162GB is    used is used in ALL processes.
The KVM process on top is your DB. vm…    – seems close to 128GB,  the overhead there is 131.5 – 128 = 3.5GB…  ~2%.
with 125GB resident in memory. (The OS inside the the VM is included in that 128GB ) (The memory there is allocated by
the initialization of the Guest’s OS). The disk emulators (cpq…*)  = 1GB each. The OS of proxmox will take some space as well.

If load is the one on top… that is the amount of active processes… Another consideration: having 44 CPU’s also means 44 active
elements contending for single resources (table rows).  you may need less cpu’s and find that causes less locking issues as
the work gets aligned more by queuing.

Then someone added this;

i believe your apparent resource issues are related to zfs. Virtualization of a db is not a very good idea. doing it over
zfs and proxmox is a terrible one as zfs on linux is NOT mature enough for busy servers. at least not without lots of
tweaking.
additionally as far as i remember, proxmox uses the fuse version, a significantly outdated kernel, and you cannot benefit
from virtio. it is ok if you provide a raw zfs pool to the vm as a block device but other setups are just asking for trouble.
and anyway you probably should not virtualize the dbs at all.

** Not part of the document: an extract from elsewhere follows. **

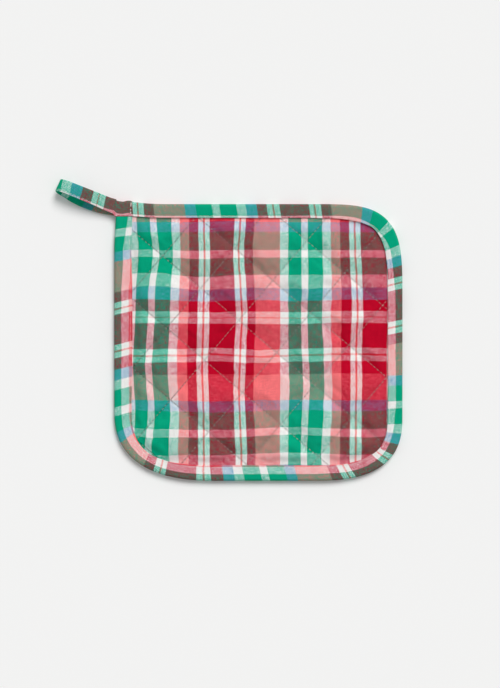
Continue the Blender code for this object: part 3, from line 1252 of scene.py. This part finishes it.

While I’ve run LAMP servers on bare metal and vms for a very long time as vms, they are relatively low traffic compared to this database. As it turns out, for the amount of connections and traffic, even though it’s a small database, the virtualized database server or the host or both combined could not keep up. It appears that Proxmox was in fact bogging down so everything trying to connect to the db vm simply stopped.

I decided to rebuild the server/service with its own blade using FreeBSD. After moving the databases over, the problems ended instantly. Same tune (my.cnf), same traffic, everything back to normal, not one single problem since.

From there, we were able to get back to analyzing slow queries and other issues and found we had disabled a cache and had an error in some queries that caused a full index scan on every connection. Those things combined were causing a huge resource loss but virtualizing a busy db server was a bad idea indeed.